■ Exercise prompt ■
Pick out every line with the word "this" and copy it.

══ Supplied data ══

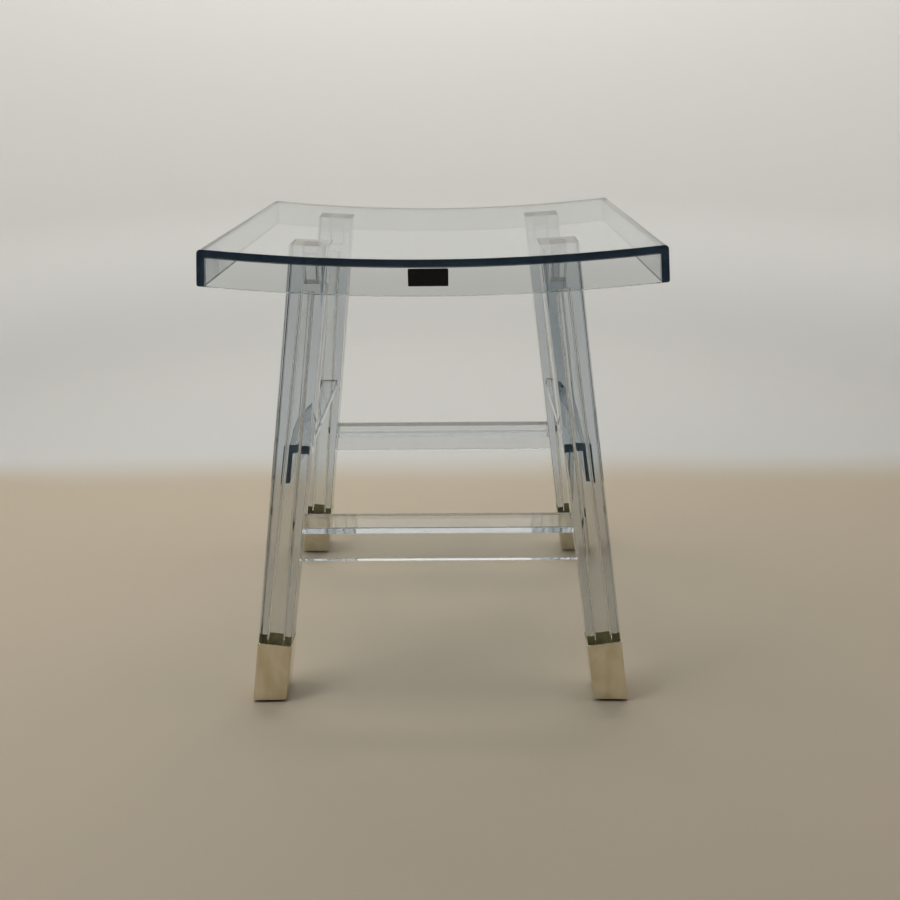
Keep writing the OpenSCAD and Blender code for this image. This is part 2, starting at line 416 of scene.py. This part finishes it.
def black_rubber(name):
    """Matt black rubber with fine grain and a little dust."""
    look = Look(name)
    grain = look.noise((900, 900, 900), detail=4.0, rough=0.6)
    dust = look.noise((90, 90, 90), detail=4.0, rough=0.6)
    look.set(
        Base_Color=look.blend(look.spread(dust, 0.4, 0.75), RUBBER, RUBBER_DUST),
        Roughness=look.spread(grain, 0.3, 0.7, 0.62, 0.85),
        Normal=look.bump(grain, 0.6, 0.0002),
    )
    return look.material


def black_vinyl(name):
    """Bare black label stock: satin, with fine grain and faint rub marks."""
    look = Look(name)
    grain = look.noise((1500, 1500, 1500), detail=3.0, rough=0.6)
    rub = look.noise((260, 260, 900), detail=4.0, rough=0.65, warp=0.6)
    look.set(
        Base_Color=look.blend(look.spread(rub, 0.5, 0.8), VINYL, VINYL_RUB),
        Roughness=look.spread(rub, 0.35, 0.75, 0.28, 0.50),
        Normal=look.bump(grain, 0.3, 0.00005),
    )
    return look.material


# Tones of the stage: the floor's own tone, painted shade on the wall in front, and painted shade low on the
# back wall going up into painted light
FLOOR_TONE = (0.45, 0.385, 0.295)
FRONT_WALL_PAINTED_SHADE = (0.10, 0.10, 0.10)
BACK_WALL_PAINTED_SHADE_LOW = (0.52, 0.515, 0.495)
BACK_WALL_PAINTED_LIGHT_HIGH = (0.82, 0.815, 0.79)
# Where one tone goes over into the next: along Y on the floor, round the wall where the painted shade in
# front gives way, and upwards where the back wall's painted shade turns into painted light
FLOOR_END_Y = (0.43, 0.59)
WALL_SHADE_TURN_Y = (-0.9, 0.9)
WALL_FOOT_Z = (0.01, 0.12)
BACK_WALL_SHADE_TO_LIGHT_Z = (0.0, 0.35)


def stage_paint(name):
    """Matt paint: a warm floor, and a wall with painted shade, dark in front going slowly to light behind,
    and darker low on the back wall than high up.
    """
    look = Look(name)
    parts = look.add("ShaderNodeSeparateXYZ")
    look.link(look.position(), parts.inputs[0])
    cloud = look.noise((3, 3, 3), detail=5.0, rough=0.6, warp=0.4)
    reach = look.sums(parts.outputs["Y"], look.sums(cloud, 0.05, "MULTIPLY"))
    height = parts.outputs["Z"]
    # Painted shade low on the back wall, going up into painted light; the floor beyond takes the low, shaded
    # tone
    back = look.blend(look.spread(height, *BACK_WALL_SHADE_TO_LIGHT_Z), BACK_WALL_PAINTED_SHADE_LOW, BACK_WALL_PAINTED_LIGHT_HIGH)
    floor = look.blend(look.spread(reach, *FLOOR_END_Y), FLOOR_TONE, back)
    # Painted shade: the wall goes dark towards the front
    wall = look.blend(look.spread(reach, *WALL_SHADE_TURN_Y), FRONT_WALL_PAINTED_SHADE, back)
    look.set(
        Base_Color=look.blend(look.spread(height, *WALL_FOOT_Z), floor, wall),
        Roughness=0.7,
        Specular_IOR_Level=0.25,
    )
    return look.material


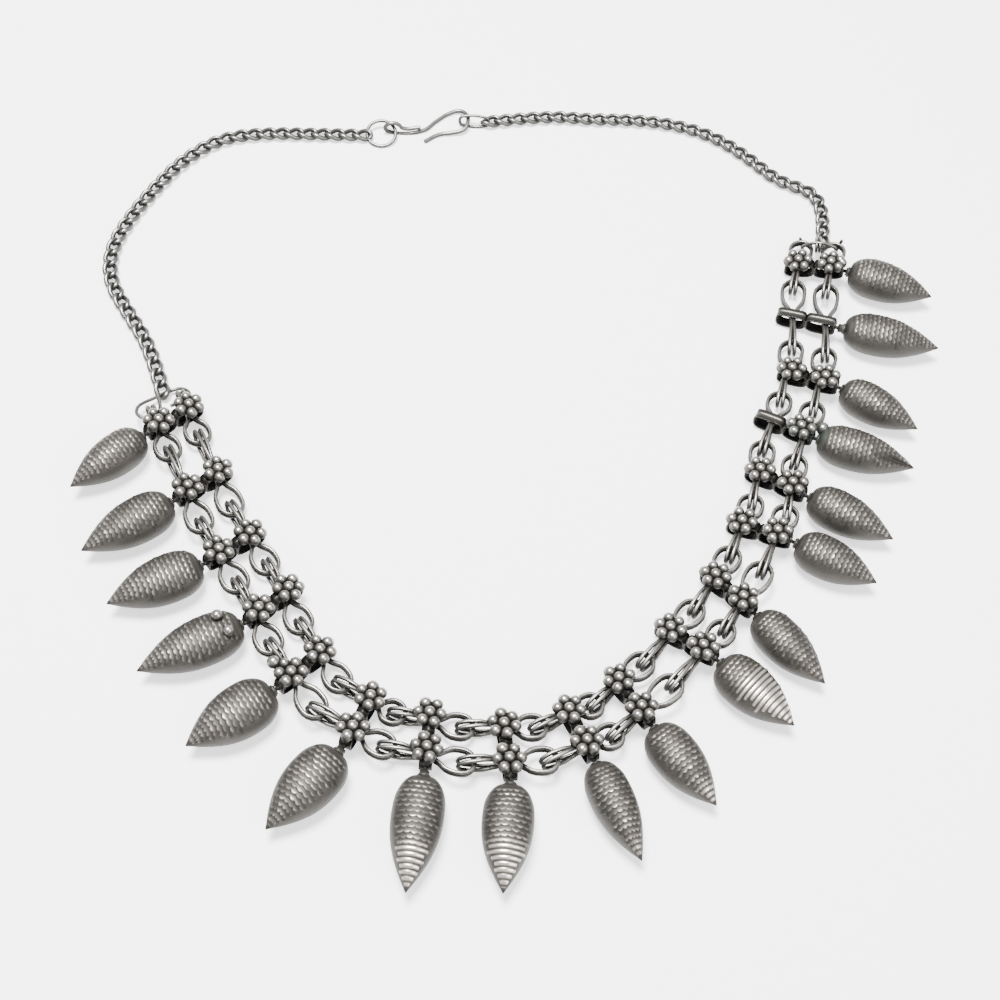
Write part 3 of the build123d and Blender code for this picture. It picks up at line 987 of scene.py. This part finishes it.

═══

■ Exercise result ■
Keep writing the OpenSCAD and Blender code for this image. This is part 2, starting at line 416 of scene.py. This part finishes it.
Write part 3 of the build123d and Blender code for this picture. It picks up at line 987 of scene.py. This part finishes it.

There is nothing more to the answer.